Among the entries below, find the line with "rack_bar = blank_bar()", then quote it and each following line up to and including the line with "for node in", and nothing else.

* begin DATA TO USE *

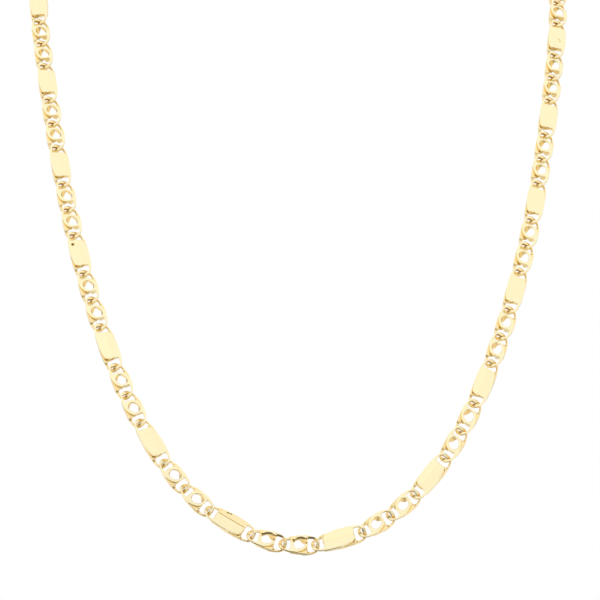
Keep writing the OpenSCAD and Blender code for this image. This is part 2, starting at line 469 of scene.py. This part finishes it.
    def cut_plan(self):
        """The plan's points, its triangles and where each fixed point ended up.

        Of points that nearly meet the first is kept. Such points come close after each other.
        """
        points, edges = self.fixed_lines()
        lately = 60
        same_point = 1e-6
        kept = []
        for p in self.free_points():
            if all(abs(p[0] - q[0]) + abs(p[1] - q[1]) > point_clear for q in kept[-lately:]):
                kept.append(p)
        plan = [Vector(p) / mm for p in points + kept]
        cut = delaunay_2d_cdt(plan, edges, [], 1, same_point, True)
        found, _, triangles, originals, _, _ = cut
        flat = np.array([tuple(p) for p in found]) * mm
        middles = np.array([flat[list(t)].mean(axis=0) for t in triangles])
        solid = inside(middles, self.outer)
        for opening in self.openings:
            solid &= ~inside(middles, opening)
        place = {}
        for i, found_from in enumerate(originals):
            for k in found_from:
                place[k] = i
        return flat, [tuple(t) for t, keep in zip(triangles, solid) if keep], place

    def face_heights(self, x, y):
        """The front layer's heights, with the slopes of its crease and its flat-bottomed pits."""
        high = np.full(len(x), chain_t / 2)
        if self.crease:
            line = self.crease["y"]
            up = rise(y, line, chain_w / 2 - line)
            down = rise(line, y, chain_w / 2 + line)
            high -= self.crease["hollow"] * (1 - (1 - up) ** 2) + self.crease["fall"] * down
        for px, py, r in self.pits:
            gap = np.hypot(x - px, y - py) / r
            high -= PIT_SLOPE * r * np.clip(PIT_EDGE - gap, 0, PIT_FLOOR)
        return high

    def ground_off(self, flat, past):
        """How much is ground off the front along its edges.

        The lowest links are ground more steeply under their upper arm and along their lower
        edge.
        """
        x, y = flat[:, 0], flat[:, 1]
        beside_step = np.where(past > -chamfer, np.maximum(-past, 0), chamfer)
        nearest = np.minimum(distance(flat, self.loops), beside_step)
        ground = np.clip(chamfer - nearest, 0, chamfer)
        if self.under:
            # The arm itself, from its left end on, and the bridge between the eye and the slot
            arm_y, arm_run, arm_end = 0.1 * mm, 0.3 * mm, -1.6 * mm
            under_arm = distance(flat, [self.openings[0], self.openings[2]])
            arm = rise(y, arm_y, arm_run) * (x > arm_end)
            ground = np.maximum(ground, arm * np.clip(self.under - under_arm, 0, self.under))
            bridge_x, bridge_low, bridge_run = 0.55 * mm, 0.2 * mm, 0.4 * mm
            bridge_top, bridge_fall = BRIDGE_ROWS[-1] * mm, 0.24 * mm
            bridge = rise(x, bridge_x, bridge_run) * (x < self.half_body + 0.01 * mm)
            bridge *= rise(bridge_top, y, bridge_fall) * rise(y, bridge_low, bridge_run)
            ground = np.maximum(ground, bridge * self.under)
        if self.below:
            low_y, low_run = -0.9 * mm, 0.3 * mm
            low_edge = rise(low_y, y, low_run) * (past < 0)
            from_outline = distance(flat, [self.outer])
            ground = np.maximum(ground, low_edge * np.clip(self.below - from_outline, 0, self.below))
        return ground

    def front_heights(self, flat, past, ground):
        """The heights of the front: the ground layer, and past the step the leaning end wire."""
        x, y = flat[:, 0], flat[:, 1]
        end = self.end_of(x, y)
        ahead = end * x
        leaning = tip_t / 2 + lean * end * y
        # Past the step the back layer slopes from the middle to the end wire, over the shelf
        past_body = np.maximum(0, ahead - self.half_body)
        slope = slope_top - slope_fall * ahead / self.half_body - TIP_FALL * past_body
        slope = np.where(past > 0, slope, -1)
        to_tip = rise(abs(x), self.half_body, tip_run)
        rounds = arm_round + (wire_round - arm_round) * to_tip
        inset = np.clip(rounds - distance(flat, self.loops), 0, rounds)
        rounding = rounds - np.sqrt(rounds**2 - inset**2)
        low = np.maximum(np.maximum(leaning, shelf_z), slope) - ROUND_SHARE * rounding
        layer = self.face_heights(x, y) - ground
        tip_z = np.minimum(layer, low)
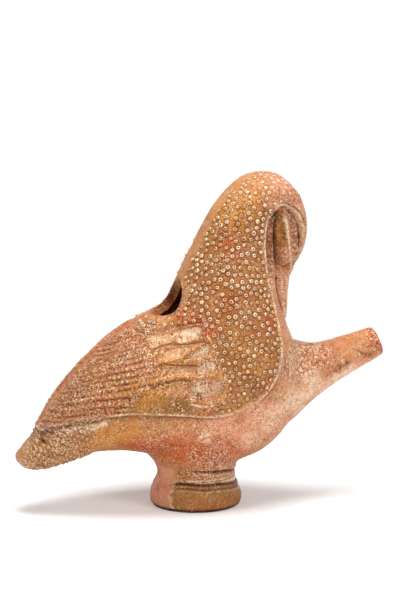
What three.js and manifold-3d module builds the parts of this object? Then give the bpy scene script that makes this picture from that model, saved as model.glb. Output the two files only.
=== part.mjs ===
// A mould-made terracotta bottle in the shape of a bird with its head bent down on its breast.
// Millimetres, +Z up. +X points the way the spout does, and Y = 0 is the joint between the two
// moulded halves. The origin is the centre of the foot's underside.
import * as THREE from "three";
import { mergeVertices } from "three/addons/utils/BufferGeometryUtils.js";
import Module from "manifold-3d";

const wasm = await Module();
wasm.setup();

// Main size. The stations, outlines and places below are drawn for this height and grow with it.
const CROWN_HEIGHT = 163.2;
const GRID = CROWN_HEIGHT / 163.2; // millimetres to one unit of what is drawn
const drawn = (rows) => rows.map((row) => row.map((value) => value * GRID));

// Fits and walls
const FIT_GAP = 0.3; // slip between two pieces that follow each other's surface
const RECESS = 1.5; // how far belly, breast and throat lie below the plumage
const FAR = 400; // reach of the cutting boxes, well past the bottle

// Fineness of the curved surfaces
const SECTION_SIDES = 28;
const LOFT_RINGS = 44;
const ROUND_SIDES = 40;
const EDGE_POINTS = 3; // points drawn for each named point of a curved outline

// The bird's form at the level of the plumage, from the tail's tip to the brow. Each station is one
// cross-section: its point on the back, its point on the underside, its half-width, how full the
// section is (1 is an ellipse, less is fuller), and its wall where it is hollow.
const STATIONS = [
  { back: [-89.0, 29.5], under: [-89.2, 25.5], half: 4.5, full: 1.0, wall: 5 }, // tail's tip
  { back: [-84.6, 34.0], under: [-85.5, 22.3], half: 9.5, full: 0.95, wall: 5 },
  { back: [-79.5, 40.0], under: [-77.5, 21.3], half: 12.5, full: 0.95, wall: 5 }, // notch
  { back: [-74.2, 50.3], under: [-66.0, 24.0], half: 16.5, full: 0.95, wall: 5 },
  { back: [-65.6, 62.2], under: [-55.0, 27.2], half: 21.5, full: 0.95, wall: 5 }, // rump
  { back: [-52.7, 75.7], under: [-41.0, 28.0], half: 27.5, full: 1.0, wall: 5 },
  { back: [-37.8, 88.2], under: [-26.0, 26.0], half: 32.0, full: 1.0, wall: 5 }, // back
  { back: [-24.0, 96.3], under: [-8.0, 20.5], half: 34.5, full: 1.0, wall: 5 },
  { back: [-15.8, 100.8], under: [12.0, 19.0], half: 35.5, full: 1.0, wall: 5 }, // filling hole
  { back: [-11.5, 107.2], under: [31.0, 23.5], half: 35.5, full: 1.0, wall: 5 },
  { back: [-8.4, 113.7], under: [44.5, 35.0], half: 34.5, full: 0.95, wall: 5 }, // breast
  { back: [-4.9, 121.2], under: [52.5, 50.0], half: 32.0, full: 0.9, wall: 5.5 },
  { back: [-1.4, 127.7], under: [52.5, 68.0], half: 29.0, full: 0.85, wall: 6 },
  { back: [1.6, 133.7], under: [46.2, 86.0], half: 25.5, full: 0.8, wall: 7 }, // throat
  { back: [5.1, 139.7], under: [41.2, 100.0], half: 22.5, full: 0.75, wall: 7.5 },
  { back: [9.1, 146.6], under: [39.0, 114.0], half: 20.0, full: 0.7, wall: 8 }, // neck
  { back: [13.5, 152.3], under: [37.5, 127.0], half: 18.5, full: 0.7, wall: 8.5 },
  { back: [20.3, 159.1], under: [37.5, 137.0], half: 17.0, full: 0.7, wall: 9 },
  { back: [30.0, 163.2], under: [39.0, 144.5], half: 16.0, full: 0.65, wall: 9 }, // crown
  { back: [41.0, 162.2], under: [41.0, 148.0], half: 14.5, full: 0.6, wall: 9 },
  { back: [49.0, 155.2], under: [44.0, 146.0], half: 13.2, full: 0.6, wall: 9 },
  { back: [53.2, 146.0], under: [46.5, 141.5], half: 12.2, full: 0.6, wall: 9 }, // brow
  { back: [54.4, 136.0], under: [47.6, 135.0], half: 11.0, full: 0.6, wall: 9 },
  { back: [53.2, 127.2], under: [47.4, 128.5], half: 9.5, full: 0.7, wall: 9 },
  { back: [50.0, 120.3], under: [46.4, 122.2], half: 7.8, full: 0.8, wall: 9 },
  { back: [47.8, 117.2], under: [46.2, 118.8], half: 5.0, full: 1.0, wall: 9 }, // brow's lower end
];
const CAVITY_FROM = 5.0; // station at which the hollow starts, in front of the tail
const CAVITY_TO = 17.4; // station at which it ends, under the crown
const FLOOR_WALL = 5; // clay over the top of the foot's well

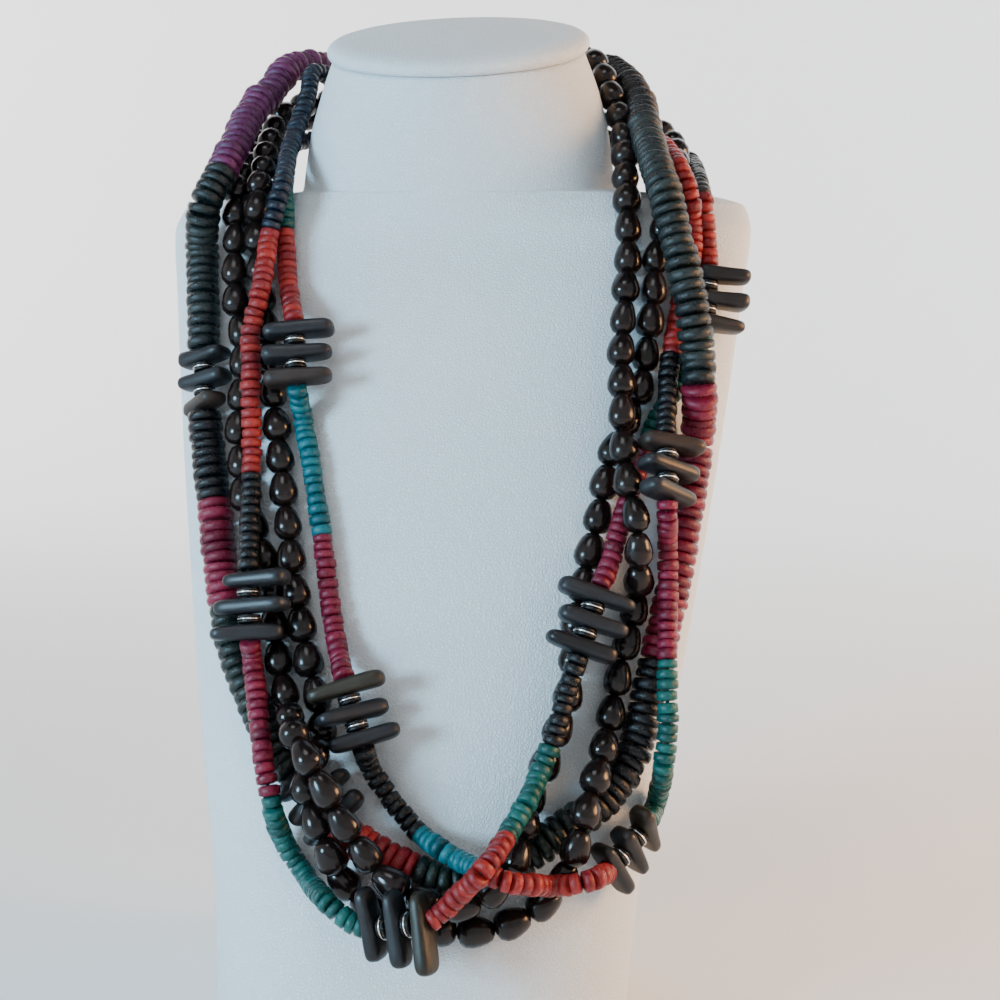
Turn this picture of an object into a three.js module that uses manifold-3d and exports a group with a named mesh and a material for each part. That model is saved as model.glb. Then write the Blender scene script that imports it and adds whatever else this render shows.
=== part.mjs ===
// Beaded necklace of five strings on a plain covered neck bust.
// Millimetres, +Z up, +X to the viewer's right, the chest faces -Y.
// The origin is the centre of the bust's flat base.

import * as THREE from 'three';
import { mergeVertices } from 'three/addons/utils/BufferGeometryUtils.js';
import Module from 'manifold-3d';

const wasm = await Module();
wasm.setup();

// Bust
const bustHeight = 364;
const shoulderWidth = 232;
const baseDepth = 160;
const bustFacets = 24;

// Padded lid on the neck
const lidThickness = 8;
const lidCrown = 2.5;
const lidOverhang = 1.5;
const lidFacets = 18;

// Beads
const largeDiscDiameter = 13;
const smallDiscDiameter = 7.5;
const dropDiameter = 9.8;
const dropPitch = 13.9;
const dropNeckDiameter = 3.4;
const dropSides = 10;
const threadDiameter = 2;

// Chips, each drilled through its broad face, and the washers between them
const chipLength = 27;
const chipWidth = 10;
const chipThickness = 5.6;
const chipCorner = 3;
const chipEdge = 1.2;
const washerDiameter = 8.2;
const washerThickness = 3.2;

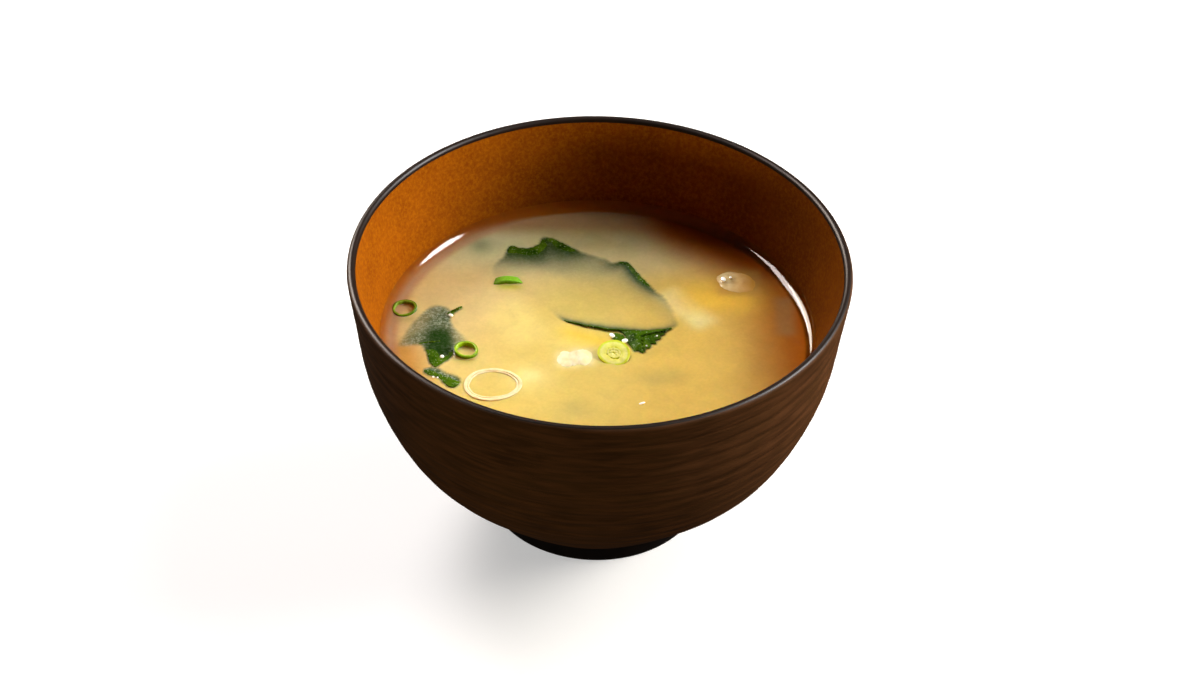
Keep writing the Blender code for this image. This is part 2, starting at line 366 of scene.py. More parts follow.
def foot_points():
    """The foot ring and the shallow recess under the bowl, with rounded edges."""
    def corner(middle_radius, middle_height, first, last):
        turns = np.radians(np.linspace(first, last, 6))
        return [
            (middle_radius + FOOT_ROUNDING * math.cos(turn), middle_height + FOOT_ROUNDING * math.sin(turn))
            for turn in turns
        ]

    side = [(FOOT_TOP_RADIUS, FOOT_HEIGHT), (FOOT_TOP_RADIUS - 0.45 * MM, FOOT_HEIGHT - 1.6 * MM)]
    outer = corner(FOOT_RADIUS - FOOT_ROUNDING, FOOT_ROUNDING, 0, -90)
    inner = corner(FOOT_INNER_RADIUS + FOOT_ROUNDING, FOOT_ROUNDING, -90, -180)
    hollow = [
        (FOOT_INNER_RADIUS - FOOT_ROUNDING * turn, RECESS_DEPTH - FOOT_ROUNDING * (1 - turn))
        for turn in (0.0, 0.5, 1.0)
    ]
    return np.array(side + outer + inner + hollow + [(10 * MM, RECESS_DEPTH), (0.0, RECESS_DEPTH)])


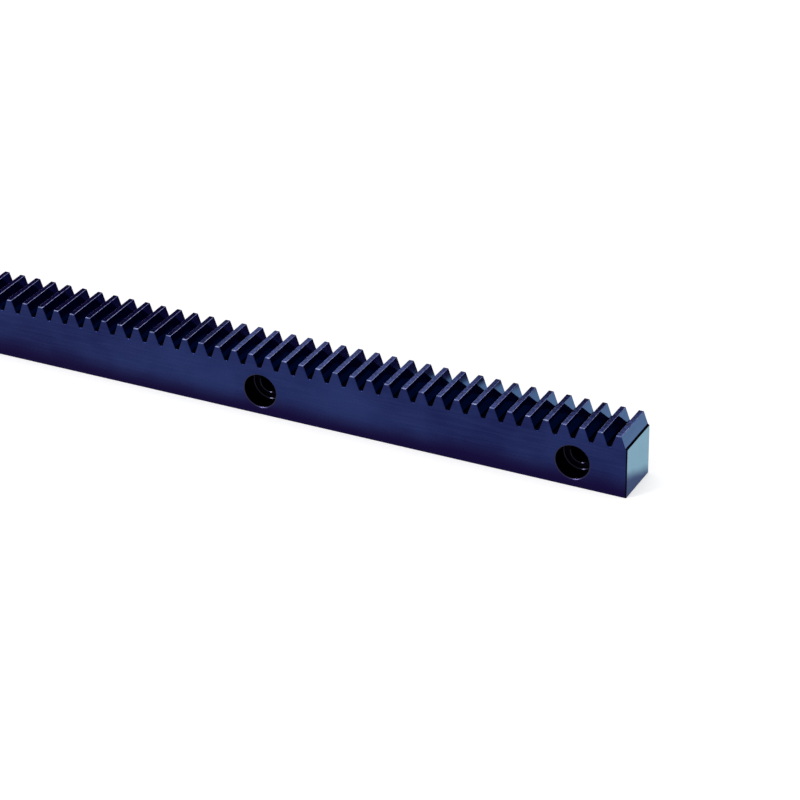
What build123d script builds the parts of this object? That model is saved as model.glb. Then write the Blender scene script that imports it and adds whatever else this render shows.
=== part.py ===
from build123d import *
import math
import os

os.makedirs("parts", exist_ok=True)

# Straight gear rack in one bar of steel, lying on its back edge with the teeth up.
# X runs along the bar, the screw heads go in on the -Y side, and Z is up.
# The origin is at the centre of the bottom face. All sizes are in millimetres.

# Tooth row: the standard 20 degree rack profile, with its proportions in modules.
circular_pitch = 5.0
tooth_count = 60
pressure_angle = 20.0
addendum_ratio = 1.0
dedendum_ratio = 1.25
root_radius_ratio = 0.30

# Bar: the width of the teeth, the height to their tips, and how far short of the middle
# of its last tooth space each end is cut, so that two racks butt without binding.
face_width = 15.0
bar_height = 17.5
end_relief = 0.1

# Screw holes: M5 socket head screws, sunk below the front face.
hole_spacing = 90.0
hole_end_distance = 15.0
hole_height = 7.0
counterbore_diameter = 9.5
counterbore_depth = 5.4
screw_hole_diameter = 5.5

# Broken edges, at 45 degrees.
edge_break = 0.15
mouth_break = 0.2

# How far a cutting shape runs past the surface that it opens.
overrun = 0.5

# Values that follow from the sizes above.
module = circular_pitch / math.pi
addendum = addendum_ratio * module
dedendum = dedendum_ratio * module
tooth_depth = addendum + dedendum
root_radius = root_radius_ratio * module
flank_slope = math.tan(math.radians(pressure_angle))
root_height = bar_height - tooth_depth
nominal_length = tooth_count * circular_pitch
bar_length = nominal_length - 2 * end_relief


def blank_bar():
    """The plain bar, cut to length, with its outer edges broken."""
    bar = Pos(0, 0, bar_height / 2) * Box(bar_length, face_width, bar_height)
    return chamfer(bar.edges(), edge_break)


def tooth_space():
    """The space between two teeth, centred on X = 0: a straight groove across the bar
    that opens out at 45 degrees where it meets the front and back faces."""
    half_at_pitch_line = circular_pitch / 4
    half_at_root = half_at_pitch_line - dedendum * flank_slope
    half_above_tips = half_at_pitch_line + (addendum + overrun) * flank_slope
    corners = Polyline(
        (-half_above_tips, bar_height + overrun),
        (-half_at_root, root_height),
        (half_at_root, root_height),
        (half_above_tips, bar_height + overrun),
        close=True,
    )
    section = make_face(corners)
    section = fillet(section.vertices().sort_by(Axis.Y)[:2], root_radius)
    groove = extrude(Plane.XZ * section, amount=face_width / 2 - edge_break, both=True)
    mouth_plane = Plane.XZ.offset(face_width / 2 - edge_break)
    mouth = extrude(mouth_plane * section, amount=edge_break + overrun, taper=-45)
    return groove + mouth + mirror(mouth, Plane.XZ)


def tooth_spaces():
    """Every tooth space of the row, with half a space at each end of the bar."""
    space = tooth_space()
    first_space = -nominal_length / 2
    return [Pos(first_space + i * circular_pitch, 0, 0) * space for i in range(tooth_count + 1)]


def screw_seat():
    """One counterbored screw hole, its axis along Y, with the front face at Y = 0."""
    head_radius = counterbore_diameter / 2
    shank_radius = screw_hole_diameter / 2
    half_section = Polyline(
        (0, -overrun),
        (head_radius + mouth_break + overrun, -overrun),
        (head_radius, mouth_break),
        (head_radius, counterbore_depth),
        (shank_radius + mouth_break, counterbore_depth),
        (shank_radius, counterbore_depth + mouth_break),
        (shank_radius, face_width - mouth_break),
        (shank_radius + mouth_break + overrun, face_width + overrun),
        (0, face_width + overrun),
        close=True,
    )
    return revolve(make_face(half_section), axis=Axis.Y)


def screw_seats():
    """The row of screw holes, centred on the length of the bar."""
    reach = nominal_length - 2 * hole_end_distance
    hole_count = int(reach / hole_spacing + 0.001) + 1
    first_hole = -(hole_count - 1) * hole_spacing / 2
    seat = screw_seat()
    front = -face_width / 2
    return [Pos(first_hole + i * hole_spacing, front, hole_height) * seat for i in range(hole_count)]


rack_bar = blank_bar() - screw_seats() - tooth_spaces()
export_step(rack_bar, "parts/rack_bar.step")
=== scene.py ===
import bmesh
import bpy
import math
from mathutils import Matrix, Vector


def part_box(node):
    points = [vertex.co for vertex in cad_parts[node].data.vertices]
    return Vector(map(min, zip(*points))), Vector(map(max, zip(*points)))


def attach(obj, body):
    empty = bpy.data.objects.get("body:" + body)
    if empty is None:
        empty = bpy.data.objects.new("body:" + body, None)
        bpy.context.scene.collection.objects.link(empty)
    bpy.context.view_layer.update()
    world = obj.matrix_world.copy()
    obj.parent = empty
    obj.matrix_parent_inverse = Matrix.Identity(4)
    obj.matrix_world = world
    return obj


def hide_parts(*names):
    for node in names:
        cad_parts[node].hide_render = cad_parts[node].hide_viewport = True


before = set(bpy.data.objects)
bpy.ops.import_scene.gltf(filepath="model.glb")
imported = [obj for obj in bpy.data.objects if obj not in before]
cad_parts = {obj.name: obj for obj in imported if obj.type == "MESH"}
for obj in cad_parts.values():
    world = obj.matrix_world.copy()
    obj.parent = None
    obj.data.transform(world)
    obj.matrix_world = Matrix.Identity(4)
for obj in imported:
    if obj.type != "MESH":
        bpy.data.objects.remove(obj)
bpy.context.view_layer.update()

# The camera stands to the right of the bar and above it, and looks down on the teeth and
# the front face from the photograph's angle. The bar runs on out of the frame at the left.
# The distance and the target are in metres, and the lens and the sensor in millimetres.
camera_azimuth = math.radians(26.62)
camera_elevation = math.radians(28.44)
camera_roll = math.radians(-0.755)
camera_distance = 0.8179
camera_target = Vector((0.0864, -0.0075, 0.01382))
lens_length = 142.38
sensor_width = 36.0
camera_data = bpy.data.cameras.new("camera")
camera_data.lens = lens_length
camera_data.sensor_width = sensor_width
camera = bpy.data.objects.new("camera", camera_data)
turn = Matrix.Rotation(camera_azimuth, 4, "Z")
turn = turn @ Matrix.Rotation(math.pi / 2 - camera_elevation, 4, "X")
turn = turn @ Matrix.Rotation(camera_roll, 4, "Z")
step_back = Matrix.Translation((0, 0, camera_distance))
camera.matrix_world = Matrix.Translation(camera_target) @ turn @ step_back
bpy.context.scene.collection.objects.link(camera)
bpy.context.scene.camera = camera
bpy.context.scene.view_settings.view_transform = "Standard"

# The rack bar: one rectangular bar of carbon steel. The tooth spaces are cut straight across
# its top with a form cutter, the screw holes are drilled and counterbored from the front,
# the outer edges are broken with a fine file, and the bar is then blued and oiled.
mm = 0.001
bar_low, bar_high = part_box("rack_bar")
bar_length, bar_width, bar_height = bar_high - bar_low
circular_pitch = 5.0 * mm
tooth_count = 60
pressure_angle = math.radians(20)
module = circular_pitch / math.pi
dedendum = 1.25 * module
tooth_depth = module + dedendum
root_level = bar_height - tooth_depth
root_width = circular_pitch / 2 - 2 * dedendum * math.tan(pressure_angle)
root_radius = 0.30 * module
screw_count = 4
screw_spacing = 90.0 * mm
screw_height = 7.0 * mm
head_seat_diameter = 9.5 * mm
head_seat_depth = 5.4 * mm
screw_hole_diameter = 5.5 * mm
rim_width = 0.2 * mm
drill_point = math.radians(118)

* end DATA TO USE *

SOLUTION FOR THIS PROBLEM:
rack_bar = blank_bar() - screw_seats() - tooth_spaces()
export_step(rack_bar, "parts/rack_bar.step")
=== scene.py ===
import bmesh
import bpy
import math
from mathutils import Matrix, Vector


def part_box(node):
    points = [vertex.co for vertex in cad_parts[node].data.vertices]
    return Vector(map(min, zip(*points))), Vector(map(max, zip(*points)))


def attach(obj, body):
    empty = bpy.data.objects.get("body:" + body)
    if empty is None:
        empty = bpy.data.objects.new("body:" + body, None)
        bpy.context.scene.collection.objects.link(empty)
    bpy.context.view_layer.update()
    world = obj.matrix_world.copy()
    obj.parent = empty
    obj.matrix_parent_inverse = Matrix.Identity(4)
    obj.matrix_world = world
    return obj


def hide_parts(*names):
    for node in names:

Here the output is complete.